More likly there Bell Hornets. Just changing to a yellow light bulb will not only keep away other insects but the hornets that are coming there to eat them.
http://en.wikipedia.org/wiki/Hornet


----------



## oh'mike (Sep 18, 2009)

If indeed they are yellow jackets--I'll bet they are entering the wall through the electrical box---

Sevin dust is the best killer--they track it into the nest---Sevin 10 is the one you want---


----------



## gobug (Jul 13, 2012)

Yellow jackets are fairly easy to exterminate. The problem is getting to the nest without alarming the guards.
This is the time of the year when their population is at maximum.

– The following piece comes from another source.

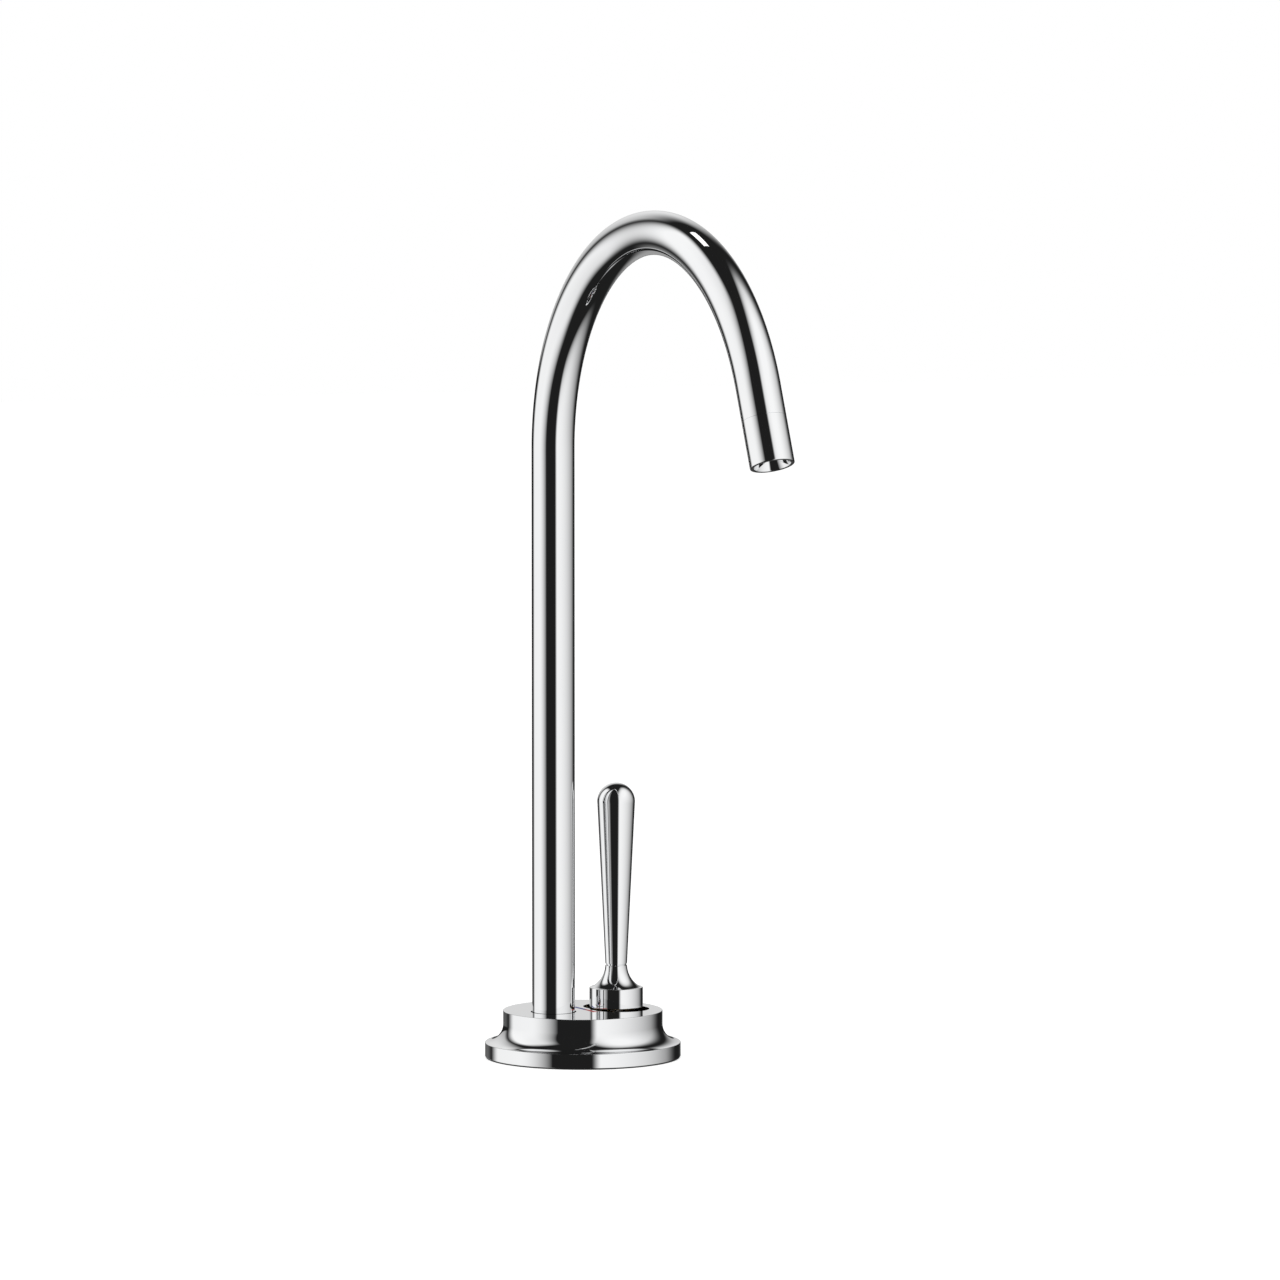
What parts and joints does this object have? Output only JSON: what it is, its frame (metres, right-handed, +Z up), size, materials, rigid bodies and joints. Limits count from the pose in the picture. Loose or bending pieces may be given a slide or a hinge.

New queens may have mated and moved to a winter habitat, or they may be ready to mate.
I have seen large nests outside in January.
If they are entering a light fixture area, they may be going several feet to their real nest.
Dusts, wasp sprays, and other chemicals will NOT work unless you get to the nest.
I suggest a high vapor pressure aerosol pyrethroid. If you get it into the nest, the queen and all the workers will die almost instantly.
A drione dust will also have quicker results than Sevin, or any wasp spray (especially long distance sprays).
You still must get to the nest, or else you are done for the year, unless you are located in an area where nests last years with multiple queens.
Some times sound will be a clue as to where the nest is located.
I have exterminated nests with only a plastic trash bag, but I had to get the whole nest into the bag very quickly. Then I stomped it.
Night time is no advantage. They do not sleep and work the on the nest at night. If you can see, so can they.
The major advantage of a night time attack on a wasp nest is that they are all home.
Still, if you can get to the nest and kill the queen, all the workers will die in a week or so.

Good luck
Gary
Sometimes, sound can give you a clue


----------